One technical problem dealt with by the disclosed subject matter is to allow to members of the audience to capture a multimedia stream of an event, such as a live concert, a show, or any similar event in which audio and visual stimuli are provided. In some exemplary embodiments, a user may like to capture a personalized multimedia stream from her perspective of the show.
Another problem is to allow for the audio stream to be of relatively high quality, such as 128 kb per second and be undistorted. In some exemplary embodiments, the audio capturing capabilities of a mobile device of the user may only allow for a distorted version of the original audio stream. Additionally or alternatively, background noise, such as by the crowd, may not allow for capturing of an undistorted version of the audio stream even in the absence of limitations of the audio capturing means, such a microphone.

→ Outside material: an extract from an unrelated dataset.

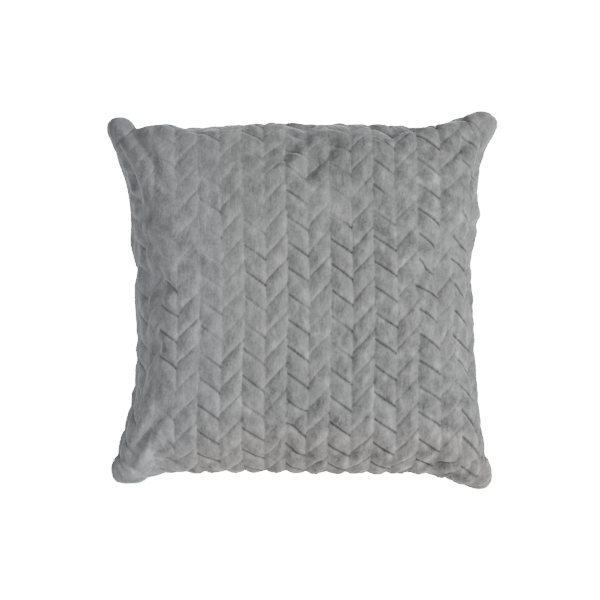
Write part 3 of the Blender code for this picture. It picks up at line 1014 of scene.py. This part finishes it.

Yet another technical problem is to regulate access to media streams of high quality, such as original audio stream that was played during the event. The audio stream may comprise of live music by a band, live singing by a vocal performer, pre-recorded version of any of the above, or the like. It may be desirable to provide the audience that was exposed to the audio stream during the event with different access permissions than other users, such as different pricing, access to version of higher quality, or the like.
Yet another technical problem is to allow for editing of a multimedia stream, which is composed of streams of different sources.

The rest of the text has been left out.